East Asia Monetary & Financial Sector News

Inflation increased to 2.3% in April from 2.1% in March due to accelerating inflation in China, Korea, Mongolia and Taiwan. Meanwhile, April inflation data is still pending for Hong Kong. Inflation should be steady this year compared to last year, mainly due to subdued growth and relatively low oil prices.

The Bank of Korea maintained its base rate at 1.75% on 18 April due to low inflation and low inflation forecasts. The People’s Bank of China cut the reserve requirement ratios on 17 May and more cuts are in the pipeline. Going forward, a slowing global economy and tame inflation should underpin accommodative monetary policy across the region.

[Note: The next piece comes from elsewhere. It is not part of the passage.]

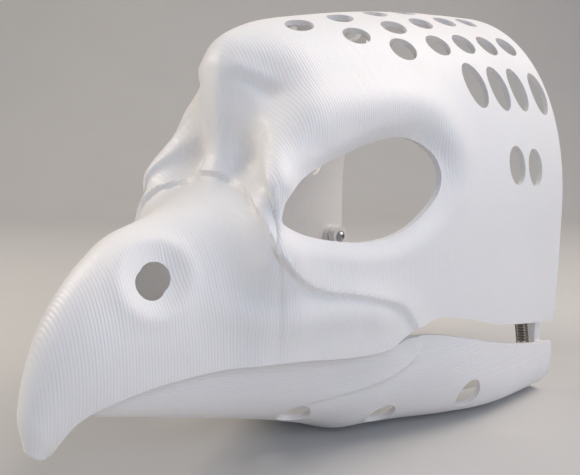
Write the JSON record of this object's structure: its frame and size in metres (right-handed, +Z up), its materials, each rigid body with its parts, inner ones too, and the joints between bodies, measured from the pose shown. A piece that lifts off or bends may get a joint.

Currencies in East Asia largely depreciated in recent weeks following news of growing trade tensions between the U.S. and China, which weighed on the region’s export-orientated country currencies. Overall, with regional economic growth looking downbeat and monetary policy set to be loose, most currencies are seen depreciating slightly this year against last year.

South Asia Monetary & Financial Sector News

Inflation was unchanged in April from March’s 3.6%. This was due to steady price pressures in India, while inflation accelerated in Sri Lanka but decelerated in Pakistan. April inflation data is still pending for Bangladesh. Looking ahead, inflation is seen averaging higher across the region this year than last year, primarily due to intensified price pressures in Pakistan.

In recent weeks, monetary policy stances across the region have remained unchanged, except in Pakistan, where the Central Bank rose interest rates on 20 May to 12.25% from 11.75% due to still-high inflation and a weakening currency. Going forward, India is likely to maintain its relaxed stance due to low inflation, while Pakistan and Sri Lanka are likely to remain hawkish.

South Asian currencies have mostly been steady in the past few weeks, although news of the IMF deal weighed on Pakistan’s rupee given the Fund’s calls for a more market-determined exchange rate. Overall, this year, regional currencies are expected to depreciate from last year on the back of higher price pressures.